True, it could get ugly with more money pouring into campaign coffers. It is, however, unlikely to get as ugly as it was in 1900 when the U.S. Senate was so horrified by Clark’s brazen corruption that it helped usher in the 17th Amendment, which requires that citizens instead of Legislatures elect senators.

Republicans were more supportive of Lovell’s ruling. Jeff Essmann, chairman of the Montana Republican Party, said, “evidence shows that Montana politicians are relatively incorruptible. Montana voters are able to see for themselves where contributions are coming from under our campaign disclosure laws.”

Meanwhile, Montana Commissioner of Political Practices Jonathan Motl has dropped his 2012 complaint against former GOP gubernatorial candidate Rick Hill. That year, Lovell (yes, the same judge) struck down state limits before an appeals court reinstated them. In the time in between those rulings, Hill accepted a $500,000 donation from the Republican Party.

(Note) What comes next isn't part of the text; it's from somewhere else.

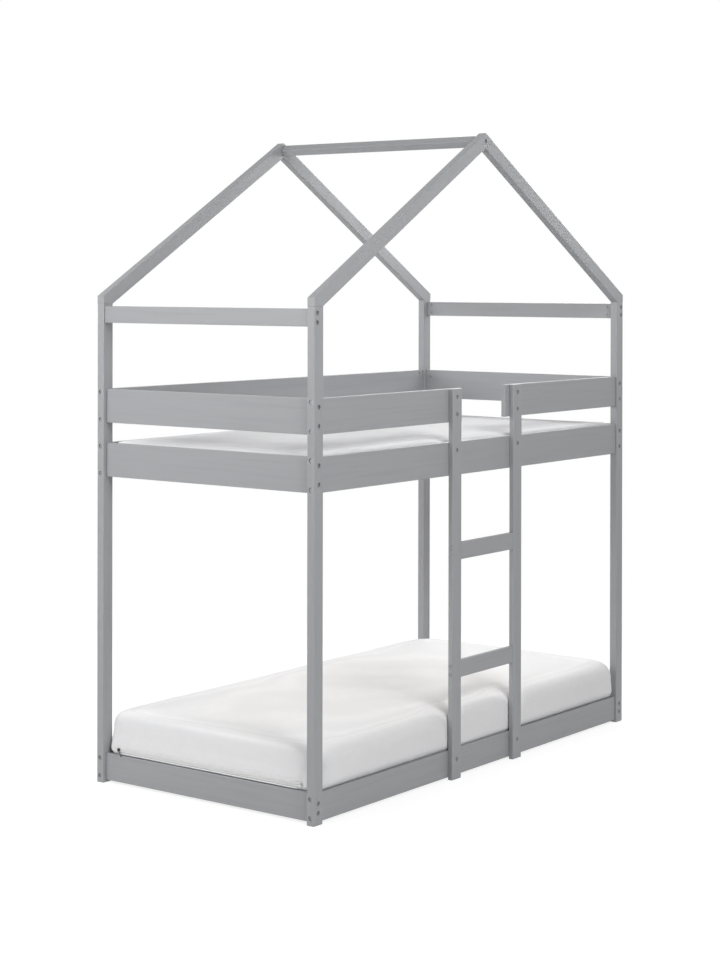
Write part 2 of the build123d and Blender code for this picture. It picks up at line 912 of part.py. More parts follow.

Motl continues to warn of “unlimited amounts of money contributed to political candidates” and asked the federal judge for an immediate stay on the ruling. He also raised contribution limits for individual and political action committees, but not political parties. Now, individuals can contribute up to $1,990 to gubernatorial candidates and $990 for other statewide election cycles. PACs can contribute up to $10,610 to gubernatorial candidates and $2,650 for other statewide election cycles.

Whether these numbers stand is anyone’s guess, but it’s clear the fight isn’t over. GOP attorney Matthew Monforton told Lee Newspapers that the larger limits are “defiance yet again by Commissioner Motl of a federal court order. He should anticipate renewed litigation if he continues to give the finger to Judge Lovell.”

Monforton argues there shouldn’t be any contribution limits on anything. Maybe, there is a middle ground between the two sides, but it appears far off. And right now, it’s also unclear if a third party exceeds the state’s new limits the state could do anything about it.

Lovell’s decision seemed inevitable. Despite Montanans overwhelmingly passing an initiative in 2012 that prohibits corporate spending in state and national elections, the state’s campaign rules continue to be challenged and are legally difficult to defend.

Despite this new normal, where elections are littered with dark money, the recent presidential primary has proven candidates can cap themselves. A super PAC spent a whopping $100 million supporting Jeb Bush for president. Look how well that worked out for him.